Why Does a Young Girl Need a Cancer Vaccine?
By Arunima Rajan
Ask the 80,000 Women India Loses Each Year
On 28 February 2026, Prime Minister Narendra Modi launched a nationwide Human Papillomavirus (HPV) vaccination campaign from Ajmer, Rajasthan. Joined virtually by Union Health Minister Jagat Prakash Nadda and other key health officials, the launch marks a watershed moment in India’s public health history.
According to the WHO GLOBOCAN 2022 report, cervical cancer claims the lives of 80,000 Indian women every year. It remains the second most common cancer among women in the country. Yet, unlike most malignancies, cervical cancer is almost entirely preventable.
The Science of Prevention
The World Health Organization (WHO) has established that nearly all cases of cervical cancer are caused by persistent infection with high-risk types of HPV. While HPV is a common sexually transmitted infection: affecting the skin, genitals, and throat, most people clear the virus naturally. However, when the immune system fails to do so, persistent infection can lead to abnormal cell growth, eventually developing into cancer.
Key Features of the National Programme
India’s strategy focuses on early intervention to break the transmission chain before exposure occurs.
The Vaccine: The programme deploys Gardasil-4, a quadrivalent vaccine covering HPV types 6, 11, 16, and 18.
Target Demographic: The campaign specifically targets 14-year-old girls (those who have completed 14 years but not yet 15).

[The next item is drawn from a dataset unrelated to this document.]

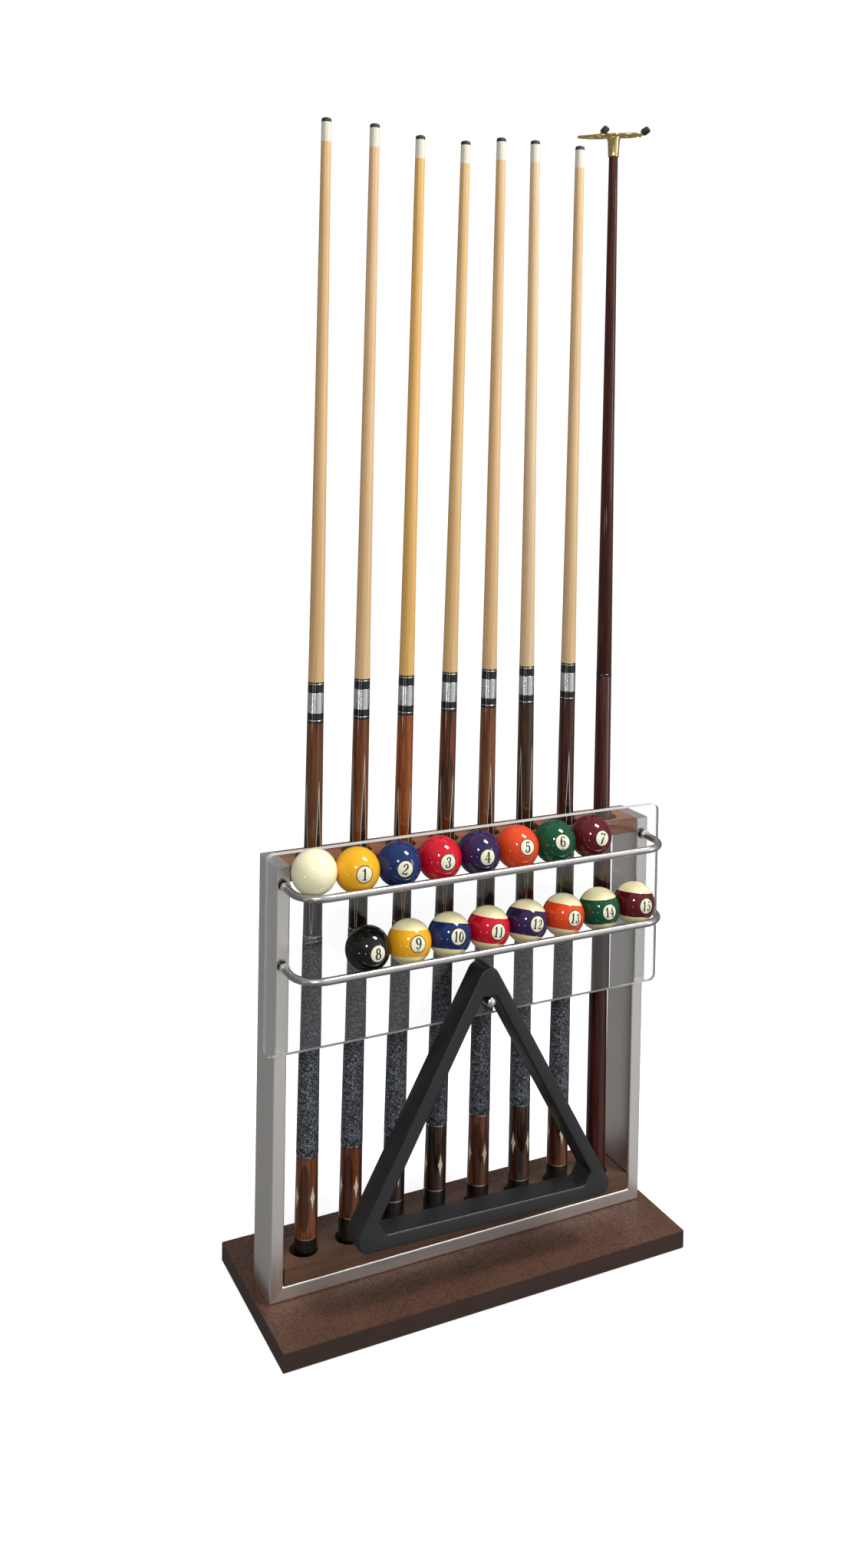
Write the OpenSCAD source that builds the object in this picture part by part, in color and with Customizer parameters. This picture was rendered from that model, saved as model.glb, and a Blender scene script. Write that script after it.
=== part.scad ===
// Free-standing cue rack: base board, mitred steel frame, drilled cue rail and tray,
// clear front panel with two ball rails, and the set it holds: seven cues, a bridge,
// sixteen balls and a racking triangle.
// Frame: origin on the floor under the middle of the base, +X to the right,
// +Y to the back, +Z up. Millimetres.

/* [Base] */
// Width of the base board
base_w = 585; // [585:1:640]
// Depth of the base board
base_d = 239; // [232:1:280]
// Thickness of the base board
base_t = 23; // [16:1:30]
// Thickness of the sheet on top of the base
sheet_t = 1.2; // [0.8:0.2:2]
// Thickness of the rubber feet
foot_t = 2; // [1:0.5:4]

/* [Steel frame] */
// Outside width of the frame
frame_w = 557.6; // [550:0.2:560]
// Height of the frame above the base
frame_h = 552.8; // [545:0.2:560]
// Depth of the tube
tube_d = 61.5; // [56:0.5:70]
// Face width of the tube
tube_w = 18.6; // [17:0.2:20]
// Wall thickness of the tube
tube_wall = 1.8; // [1.5:0.1:2.5]
// Corner radius of the tube
tube_r = 2.4; // [2:0.1:3]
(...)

This cohort represents approximately 1.2 crore (12 million) girls annually.
Access & Cost: Vaccination is voluntary and free of cost at government facilities, including Ayushman Arogya Mandirs (AAM), Primary Health Centres, and District Hospitals.
Consent & Digital Tracking: Parental or guardian consent is mandatory. Progress is tracked via the U-WIN digital platform, which allows for pre-registration and digital recording of consent.

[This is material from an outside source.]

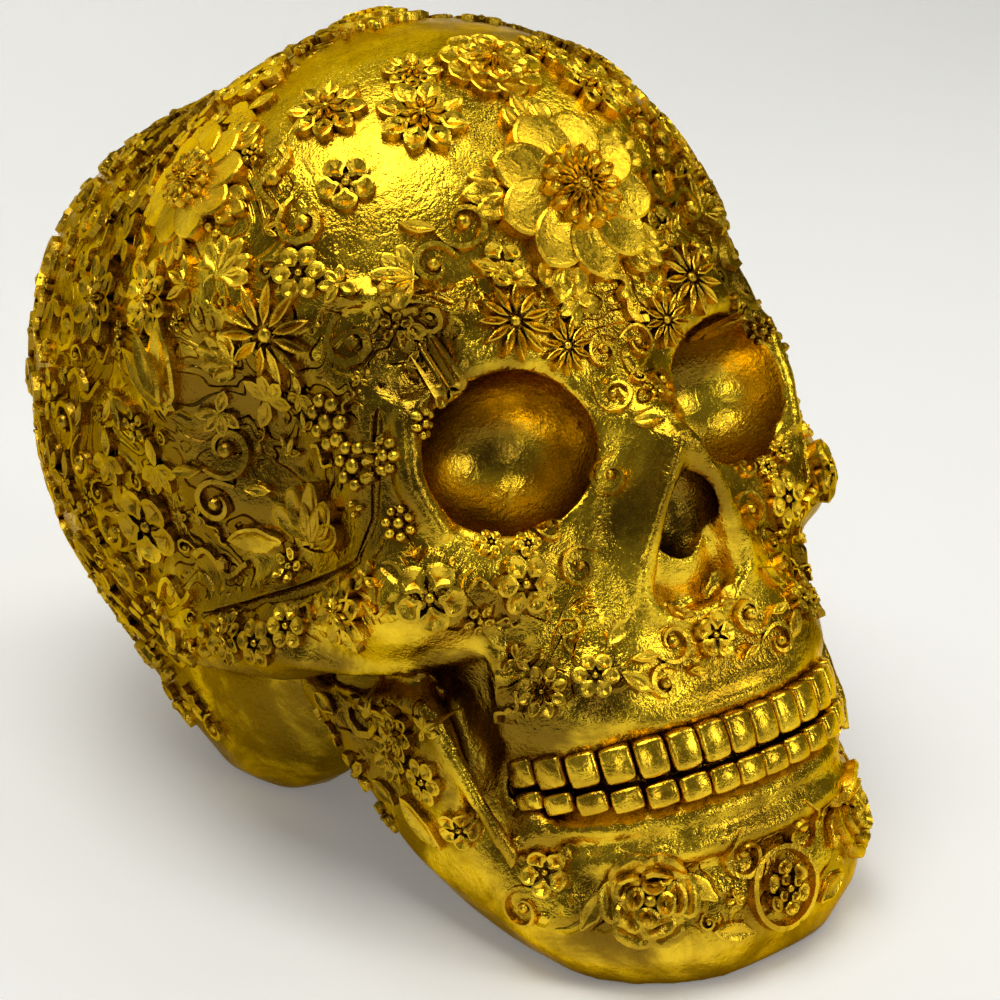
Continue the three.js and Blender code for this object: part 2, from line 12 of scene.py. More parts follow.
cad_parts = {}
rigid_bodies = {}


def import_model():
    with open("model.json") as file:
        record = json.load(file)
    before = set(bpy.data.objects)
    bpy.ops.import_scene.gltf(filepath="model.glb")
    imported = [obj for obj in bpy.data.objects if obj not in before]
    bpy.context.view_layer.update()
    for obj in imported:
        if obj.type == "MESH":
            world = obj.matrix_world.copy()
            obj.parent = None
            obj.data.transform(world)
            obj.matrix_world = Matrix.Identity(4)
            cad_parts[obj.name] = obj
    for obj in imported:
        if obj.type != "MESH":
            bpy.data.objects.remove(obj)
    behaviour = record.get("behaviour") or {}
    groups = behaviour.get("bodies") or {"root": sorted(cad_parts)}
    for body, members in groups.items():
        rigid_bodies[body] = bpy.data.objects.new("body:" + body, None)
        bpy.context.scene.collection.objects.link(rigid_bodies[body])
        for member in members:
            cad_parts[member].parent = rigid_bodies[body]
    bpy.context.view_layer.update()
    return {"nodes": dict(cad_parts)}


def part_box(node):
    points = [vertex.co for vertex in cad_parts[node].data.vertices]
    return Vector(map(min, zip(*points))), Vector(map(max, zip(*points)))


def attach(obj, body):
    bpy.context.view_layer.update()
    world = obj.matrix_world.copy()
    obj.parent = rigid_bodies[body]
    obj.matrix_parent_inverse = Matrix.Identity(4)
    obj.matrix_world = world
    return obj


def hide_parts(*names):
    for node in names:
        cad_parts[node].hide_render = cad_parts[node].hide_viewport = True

The "Dinner Table" Barrier: Cultural Resistance
Despite the policy's strength, the distance between a clinic and a living room is often measured in silence. Because HPV is sexually transmitted, the vaccine sits at a sensitive intersection of sexual health and oncology.

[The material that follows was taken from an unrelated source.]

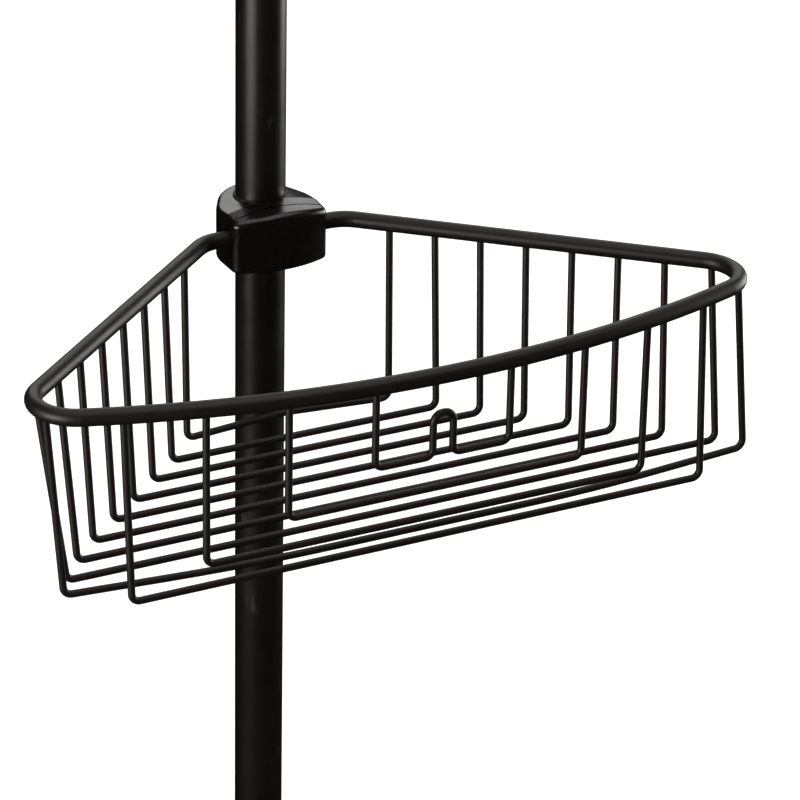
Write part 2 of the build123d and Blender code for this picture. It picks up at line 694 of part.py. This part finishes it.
def clamp_screws():
    """Two cap screws, one through each end of the rim rod."""
    screws = []
    for x in (-SCREW_X, SCREW_X):
        head_top = SCREW_HEAD_Y + SCREW_HEAD
        screw = along_y(SCREW_R, x, SCREW_TIP_Y, SCREW_HEAD_Y)
        screw += along_y(SCREW_HEAD_R, x, SCREW_HEAD_Y, head_top)
        screws.append(screw - hexagon(2 * SCREW_DRIVE_R, x, head_top - SCREW_DRIVE, head_top))
    return screws


def clamp_nuts():
    """Two hexagonal nuts, in the cover."""
    nuts = []
    for x in (-SCREW_X, SCREW_X):
        nut = hexagon(NUT_FLATS, x, NUT_Y, NUT_Y + NUT_THICK)
        nuts.append(nut - along_y(SCREW_R, x, NUT_Y, NUT_Y + NUT_THICK))
    return nuts


# ---------------------------------------------------------------- all pieces
def basket_pieces():
    """Every piece carried by the clamp, with the rim's centre plane at z = 0."""
    half = rim_half()
    rim = rim_rod(half)
    block = clamp_block()
    return {
        "grip_sleeve": grip_sleeve(),
        "clamp_body": clamp_body(block),
        "clamp_cover": clamp_cover(block),
        "clamp_screws": clamp_screws(),
        "clamp_nuts": clamp_nuts(),
        "rim_rod": rim,
        **side_hoops(half, rim),
        f"floor_hoop_{SIDE_HOOPS + 1}": corner_hoop(half, rim),
        f"floor_hoop_{SIDE_HOOPS + 2}": front_hoop(half, rim),
        **front_loops(half, rim),
        "hook_loop": hook_loop(half, rim),
    }


def pole_pieces():
    """Every piece of the tension pole, standing on the floor."""
    makers = [floor_pad, foot_cup, outer_tube, inner_tube, guide_bush, lock_socket, collet]
    makers += [twist_collar, end_bush, spring_seat, pressure_spring, plunger_rod, top_cup, top_pad]
    return {maker.__name__: maker() for maker in makers}


def save(name, piece, lift):
    """Write one node: a single solid or a group of like solids."""
    group = piece if isinstance(piece, list) else [piece]
    solids = [Pos(0, 0, lift) * one for one in group]
    export_step(Compound(children=solids) if len(solids) > 1 else solids[0], f"parts/{name}.step")


os.makedirs("parts", exist_ok=True)
for name, piece in pole_pieces().items():
    save(name, piece, 0)
for name, piece in basket_pieces().items():
    save(name, piece, RIM_HEIGHT)
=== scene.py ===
import json
from math import cos, radians, sin

import bpy
from mathutils import Matrix, Vector


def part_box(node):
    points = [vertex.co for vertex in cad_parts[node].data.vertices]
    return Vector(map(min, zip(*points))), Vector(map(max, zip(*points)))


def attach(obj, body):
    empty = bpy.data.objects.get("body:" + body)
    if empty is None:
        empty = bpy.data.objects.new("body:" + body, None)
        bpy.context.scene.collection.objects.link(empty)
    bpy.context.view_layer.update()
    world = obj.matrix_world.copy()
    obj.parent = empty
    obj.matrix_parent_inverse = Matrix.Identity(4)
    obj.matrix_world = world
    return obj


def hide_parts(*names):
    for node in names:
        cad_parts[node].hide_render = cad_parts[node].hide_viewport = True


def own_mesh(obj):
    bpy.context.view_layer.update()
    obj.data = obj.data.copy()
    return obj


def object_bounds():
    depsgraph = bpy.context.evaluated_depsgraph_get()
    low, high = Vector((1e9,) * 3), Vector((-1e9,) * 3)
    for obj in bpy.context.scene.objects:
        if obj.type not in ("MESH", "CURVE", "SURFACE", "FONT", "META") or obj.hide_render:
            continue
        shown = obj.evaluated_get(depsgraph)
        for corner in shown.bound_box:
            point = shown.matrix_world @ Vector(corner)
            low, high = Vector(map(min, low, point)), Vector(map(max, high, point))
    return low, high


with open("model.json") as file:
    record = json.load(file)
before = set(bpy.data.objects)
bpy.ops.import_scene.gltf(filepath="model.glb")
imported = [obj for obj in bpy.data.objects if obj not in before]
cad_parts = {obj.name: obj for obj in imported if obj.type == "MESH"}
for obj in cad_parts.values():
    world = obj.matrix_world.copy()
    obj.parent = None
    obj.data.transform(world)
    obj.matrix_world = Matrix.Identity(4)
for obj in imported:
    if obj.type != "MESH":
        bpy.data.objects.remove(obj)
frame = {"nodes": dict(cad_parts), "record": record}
cad_low, cad_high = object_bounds()

# ---------------------------------------------------------------- camera
VIEW_AZIMUTH = radians(-27.6)
VIEW_ELEVATION = radians(25.7)
VIEW_ROLL = radians(1.2)
VIEW_DISTANCE = 1.944
LENS_MM = 176.5
AIM_RIGHT = 0.0711  # metres the camera's axis passes right of the pole
AIM_UP = -0.0883  # and above the rim, so it passes below
SENSOR_MM = 36

# ---------------------------------------------------------------- studio
SOFTBOXES = [  # name, place, width, height, watts
    ("overhead", (0.2, -0.3, 3.2), 3.5, 3.5, 55),
    ("left", (-1.45, -0.52, 0.42), 1.0, 0.8, 27),
    ("right", (1.5, 0.0, 0.42), 0.9, 0.8, 17),
    ("back", (1.4, 2.7, 2.0), 3.2, 1.6, 35),
]
WORLD_STRENGTH = 0.75
FLOOR_HALF = 40  # half the floor's side, in metres

# ---------------------------------------------------------------- finishes
COATS = {  # darker tone, lighter tone, roughness
    "basket_coat": ((0.0038, 0.0023, 0.0017), (0.0054, 0.0035, 0.0027), 0.45),
    "pole_coat": ((0.0029, 0.0018, 0.0014), (0.004, 0.0027, 0.0022), 0.33),
}
PLASTICS = {  # darker tone, lighter tone, roughness, grain in metres, specular level
    "clamp_plastic": ((0.0022, 0.0017, 0.0015), (0.003, 0.0023, 0.0021), 0.25, 0.000002, 0.5),
    "sleeve_plastic": ((0.006, 0.0055, 0.005), (0.01, 0.0095, 0.009), 0.45, 0.00001, 0.4),
    "cup_plastic": ((0.01, 0.01, 0.01), (0.018, 0.0175, 0.017), 0.45, 0.00003, 0.4),
    "bush_plastic": ((0.5, 0.49, 0.46), (0.62, 0.61, 0.58), 0.45, 0.00001, 0.4),
}
COAT_TINT = (1.0, 0.92, 0.88, 1)  # warm highlights
COAT_RUB = (0.012, 0.0098, 0.0085)
PLASTIC_RUB = 2.2  # how much paler a handling mark is than the lighter tone
SHEEN_BELOW = 0.03  # how far roughness drifts below and above its value
SHEEN_ABOVE = 0.04
RUB_EDGES = (0.66, 0.74)  # the part of the noise that shows as a rub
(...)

"The topic is often awkward in an Indian family," says Aswathy Sujith, an engineer from Trivandrum. "Many ask, ‘What is the need for a vaccine for your young daughter?’ But if there is a cancer she can be protected from, why take the risk of not giving a vaccine?"
Dr. Kanika Batra Modi, Clinical Lead at Max Cancer Care, notes that framing is essential. "I focus the discussion on health protection rather than the mode of transmission. I tell parents: ‘The HPV vaccine is not about sexuality; it is about cancer prevention.’ Once framed this way, most families feel comfortable."
The Economic vs. Educational Bottleneck
While cultural taboos exist, experts argue over which barrier is the most formidable: cost or awareness.
Aditya B. Saran, a researcher in HPV vaccination barriers, argues that cost is the primary "hard wall." Unlike awareness, which can be built gradually, a family either can or cannot afford a private vaccine. By making it free, the government provides an implicit "stamp of legitimacy" that can dismantle misinformation.
However, Saran warns that supply alone isn't enough. "Our review found that even among medical personnel, only 4.1% were vaccinated themselves. If the vaccine is free but sits unused on shelves due to lack of demand, the mission fails."
A Hybrid Strategy: The "Rwanda-Australia" Model
Dr. Sudip Bhattacharya of AIIMS Deoghar suggests India should look to international success stories to bridge the implementation gap. He proposes a hybrid of two specific models:
Rwanda’s Mobilization: Utilizing school-based delivery and high political commitment to achieve over 90% coverage.
Australia’s Systems Approach: Embedding vaccination into a long-term "elimination framework" that includes rigorous screening and treatment.
The Road Ahead: Screening and VaccinationModel
Dr. Bhattacharya emphasizes that vaccination and screening are not competing priorities but parallel tracks. While the vaccine protects the next generation, screening is the only lifeline for adult women. Current data shows a disconnect: while the government reports 10.18 crore screenings, survey data suggests only 1.9% of women aged 30-49 have ever been screened.
The goal for the next two decades is to ensure that while 14-year-olds are being vaccinated in schools, their mothers are being screened at Ayushman Arogya Mandirs.
Bottom Line
India now possesses the tools to eliminate a major killer. The HPV vaccine is 93-100% effective against the targeted types and has a proven safety record of over 500 million doses worldwide. The infrastructure is ready; the challenge now lies in ensuring that a girl in a remote village in Uttar Pradesh receives the same protection as a girl in an urban metropolise.
Cervical cancer is the only cancer we can truly prevent with a shot. The question is no longer if we can do it, but how quickly we can talk our way past the taboos to save the next 80,000 lives.